Badgers are clean-living animals, living in social groups, maintaining their setts in pristine order, removing any old bedding and depositing their droppings in specially dug pits sited at some distance from their underground home.

Some setts are immense feats of natural architecture which remain in use for generations as badgers are always extending their homes.

One of the largest ever recorded had 180 entrances, 1.3 km of tunnels and 50 sleeping chambers.

Many large gardens have a badger sett, often to the delight of the home owners who can induce them to feed close to the house with a nightly feast of nuts and raisins.

Also some honey or treacle smeared on a log/bottom of a tree will prove irresistible to them.

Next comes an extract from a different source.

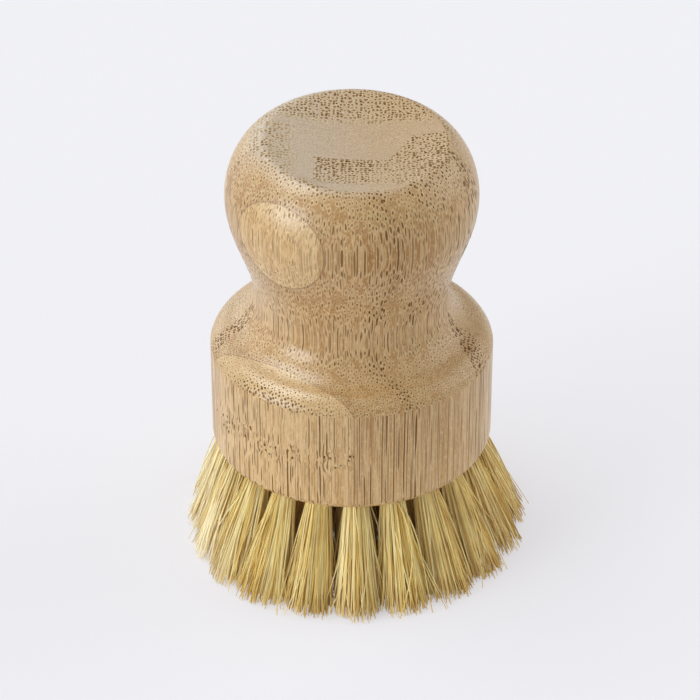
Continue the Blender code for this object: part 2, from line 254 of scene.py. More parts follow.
# Colours of the wood
BROWN_WOOD = (190, 147, 90)
GOLDEN_WOOD = (216, 178, 120)
CLOUD_COLOUR = (222, 186, 134)
BAND_COLOUR = (172, 128, 74)
# Painted sheen: a pale grey that stands in for the dish's reflection of the bright surroundings
PAINTED_SHEEN_GREY = (218, 205, 186)
PATCH_COLOUR = (158, 104, 4)
# Colour of the painted sheen on the neck's left
PAINTED_SHEEN_COLOUR = (234, 218, 190)
WALL_COLOUR = (228, 183, 116)
SEAM_COLOUR = (154, 108, 56)
GRAIN_COLOUR = (156, 108, 50)
DARK_SPECK = (160, 116, 62)
PALE_SPECK = (240, 216, 172)
HALO_COLOUR = (238, 208, 156)
THREAD_COLOUR = (130, 82, 26)
PORE_COLOUR = (108, 66, 4)
SANDED_PORE_COLOUR = (118, 74, 4)
# Painted shade in the pits at the culm's node
PAINTED_PIT_SHADE = (92, 58, 20)
GLUE_COLOUR = (112, 72, 28)

# Gloss and relief of the wood
OILED_COAT = 0.68
SANDED_COAT = 0.32
COAT_LOST_IN_PORES = 0.88
COAT_ROUGHNESS = 0.28
COAT_IOR = 1.58
WOOD_SPECULAR = 0.1
RELIEF = 0.1 * MM

# Colours of the fibres and the wire, with painted light that makes the fibres on the left and on the
# right paler
GOLDEN_FIBRE = (240, 204, 90)
PALE_FIBRE = (255, 247, 185)
# Painted light: fibres on the right made paler, as if lit more
RIGHT_SIDE_PAINTED_LIGHT = (250, 228, 158)
# Painted light: fibres on the far left made paler, as if lit more
LEFT_SIDE_PAINTED_LIGHT = (255, 250, 222)
ROOT_FIBRE = (255, 206, 104)
MOTTLED_FIBRE = (190, 144, 64)
BROAD_FIBRE = (196, 150, 64)
TIP_FIBRE = (208, 164, 62)
FIBRE_ROUGHNESS = 0.45
FIBRE_SPECULAR = 0.5
WIRE_COLOURS = ((168, 168, 170), (205, 205, 206))
WIRE_ROUGHNESSES = (0.25, 0.45)


def ring_lean(ring):
    return ring * RING_LEAN


def mouth_radius(ring):
    return ring * (HOLE_DIAMETER + HOLE_WALL) + HOLE_DEPTH * math.sin(ring_lean(ring))


def tip_radius(ring):
    return mouth_radius(ring) + BRISTLE_LENGTH * math.tan(ring_lean(ring))


def tip_reach(ring):
    inward = tip_radius(ring) - tip_radius(ring - 1) if ring else tip_radius(1)
    outward = tip_radius(ring + 1) - tip_radius(ring) if ring < OUTER else inward
    return (min(inward, outward) - TUFT_GAP) / 2


def tip_breadth(ring):
    if ring == 0:
        return tip_reach(ring)
    return (2 * math.pi * tip_radius(ring) / RING_COUNTS[ring] - TUFT_GAP) / 2


def tuft_name(kind, ring, index):
    name = RING_NAMES[ring]
    return f"{kind}_{name}" if RING_COUNTS[ring] == 1 else f"{kind}_{name}_{index + 1:02d}"


def tuft_matrix(ring, index):
    """Frame at a hole's mouth, with X away from the middle of the brush and Z up."""
    turn = Matrix.Rotation(RING_TURN + 2 * math.pi * index / RING_COUNTS[ring], 4, "Z")
    return turn @ Matrix.Translation((mouth_radius(ring), 0, BRISTLE_LENGTH))


def hole_lean(ring):
    return Matrix.Rotation(-ring_lean(ring), 4, "Y")


BASE_RADIUS = mouth_radius(OUTER) + HOLE_DIAMETER / 2 + EDGE_LAND


def colour(red, green, blue):
    """A colour given as it looks, from 0 to 255, as Blender's linear values."""
    parts = [value / 255 for value in (red, green, blue)]
    return (*(part / 12.92 if part <= 0.04045 else ((part + 0.055) / 1.055) ** 2.4
              for part in parts), 1.0)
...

Badgers give delight to many people, myself included, as like all members of the weasel family (they are our largest native mustelid), they are very playful, and their activities, especially within a family of 'brocks' is a joy to behold.

Appreciation of wildlife is a tonic to us all, so we should cherish and manage our remaining species to the best of our abilities, otherwise like the supermarket 'special offers' say: 'when it's gone, it's gone'.

So let's work it out before we wipe it out.